In the comics, Black Adam is the archenemy of Shazam (formerly Captain Marvel). In 2019, the character got his own film, Shazam!, a Big-meets-Superman comedy released weeks before the monumental Avengers: Endgame. Ever the consummate businessman, Johnson has divorced himself from the Big Red Cheese. This is evidenced by the brief presence of Djimon Honsou, who played a pivotal role in 2019’s Shazam! (and in the upcoming Shazam! Fury of the Gods) but appears here as a glorified extra, credited only as “Wizard.” That’s despite the word “Shazam!” having an equally important function in Black Adam as it did in Shazam.
This comics-to-movies trivia is important to understand the philosophy driving Black Adam. It’s more of a Dwayne Johnson experience than a DC movie. Johnson doesn’t squeeze down his supersized stardom into the franchise as much as he forces it to accommodate him. As a consequence, Black Adam’s other characters — played by Aldis Hodge, Noah Centineo, Euphoria’s Quintessa Swindell, and Pierce Brosnan as superhero statesman “Doctor Fate” — seem to exist exclusively as supports rather than multidimensional characters.

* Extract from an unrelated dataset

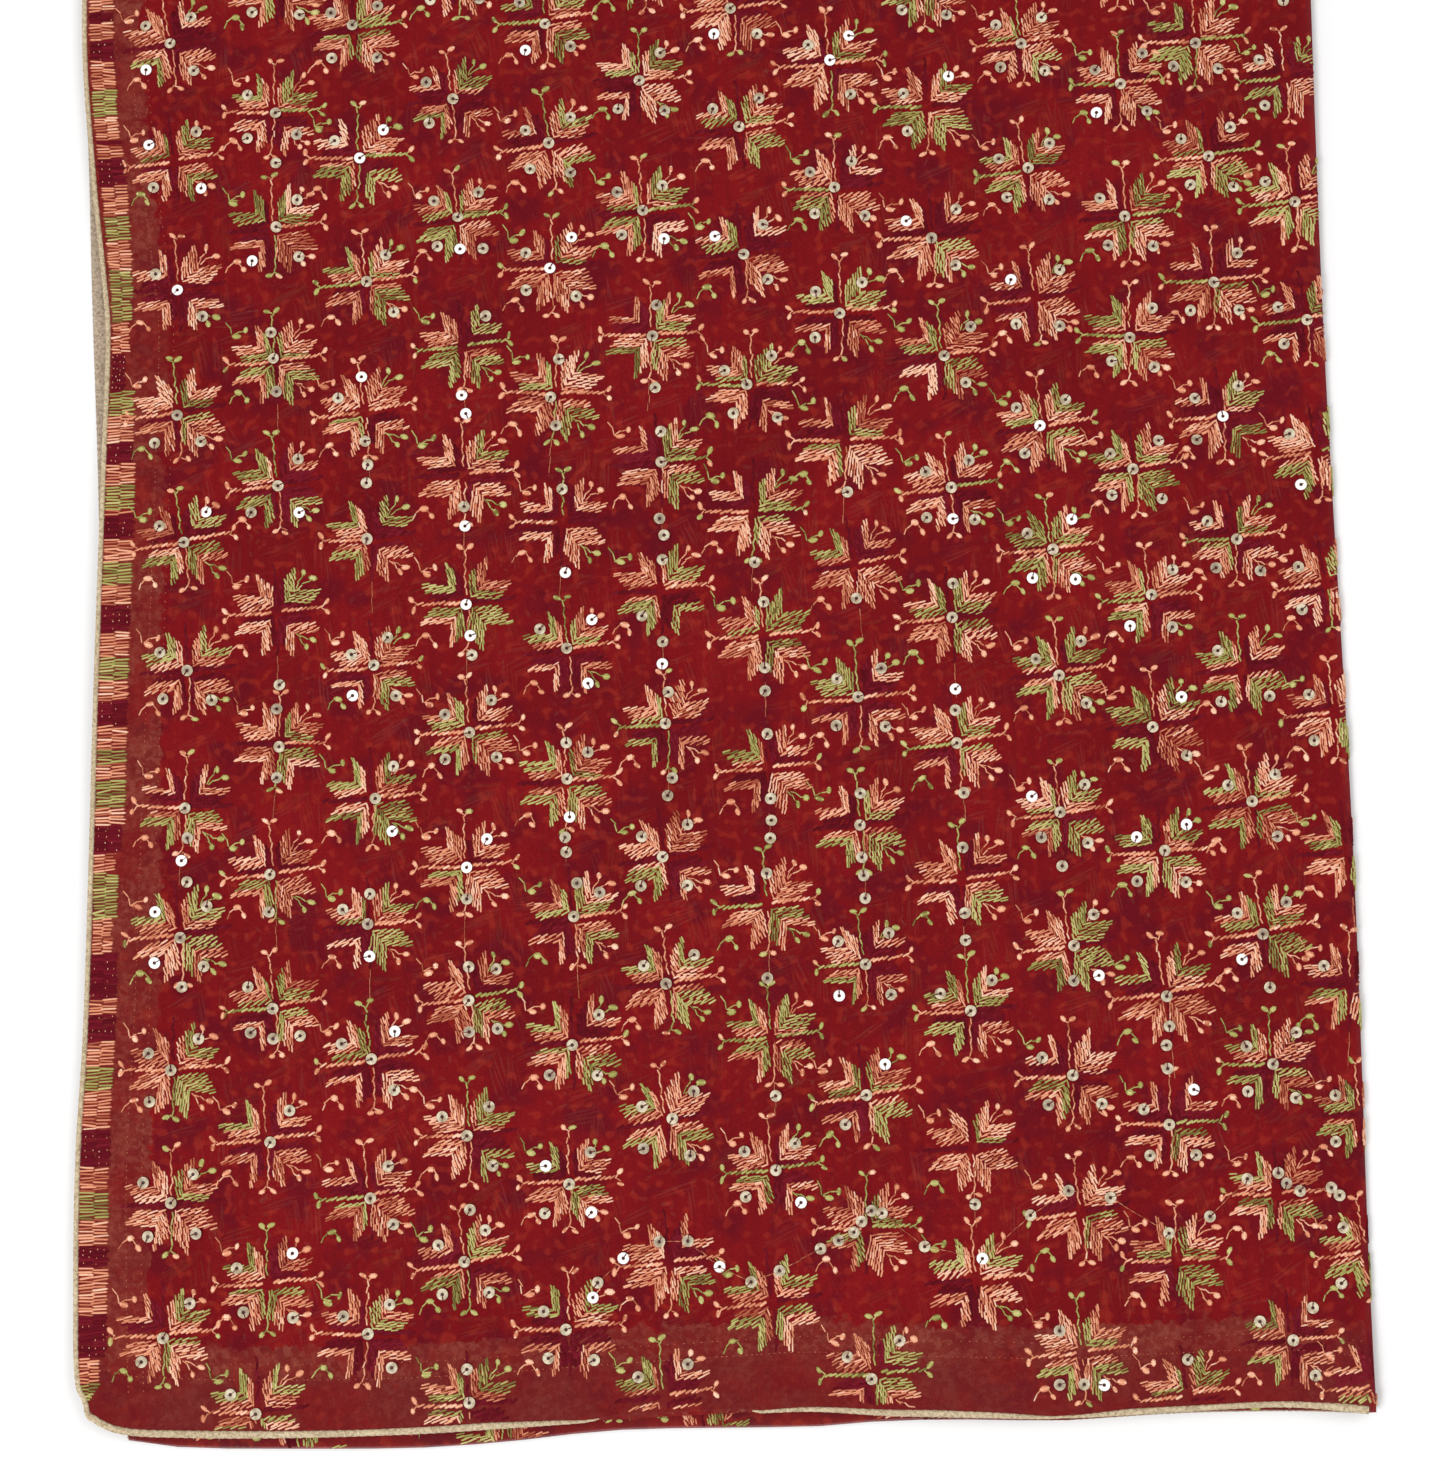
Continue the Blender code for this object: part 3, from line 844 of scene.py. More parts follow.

Officially, the collected heroes are the Justice Society of America. (Much of Black Adam is modeled after Geoff Johns’ JSA comics.) But in execution, they become cookie-cutter, B-list Avengers. Even Hawkman (Hodge), whose traditional superhero morality stands in Black Adam’s way, seems beleaguered rather than invigorated.
In one of the film’s more interesting traits, the JSA becomes the quintessential extrajudicial superhero team, running around and destroying things in the name of Good. DC’s rival Marvel Cinematic Universe has grappled with these tropes before and, in comparison, did so with more art. Black Adam brings the subtext to the fore, anchoring Black Adam’s existence in the hypocrisy of superheroes. That’s a daring concept to come out of one of the biggest superhero brands in the world.
But as a story, Black Adam feels too disengaged to bring anything other than Johnsn’s stardom to the audience’s attention. Ask a producer, and they might balk at calling Black Adam political. Yet, on the screen, Black Adam puts out provocative ideas — the plight of an occupied people, imperialist America — and cloaks them in the superhero genre’s folds.
But like Marvel, Black Adam makes gestures at political and social ideas rather than actually saying something of consequence. All Black Adam proposes that power is all that matters, and humanity’s only hope against the bad guys with powers is... less bad guys with powers. What good is great power if there’s no great responsibility? This dichotomy propels Black Adam forward as much as it haunts it.
In theory, a movie like Black Adam is a miracle and a statement in and of itself. It’s a blockbuster relying on an endangered species — Hollywood stars — rather than name recognition of the franchise itself. But Black Adam isn’t bulletproof. In almost all regards, Black Adam is heavy-handed, and, in its humor at least, criminally unoriginal.
Dwayne Johnson isn’t necessarily an actor born to play a superhero, but he is a capable, plug-and-play franchise lead. A different script and a more challenging director might have taken Johnson to the artistic heights he set out as his ambition for Black Adam. Yet his innate invincibility instead feels much like a weakness.
Black Adam opens in theaters on October 21.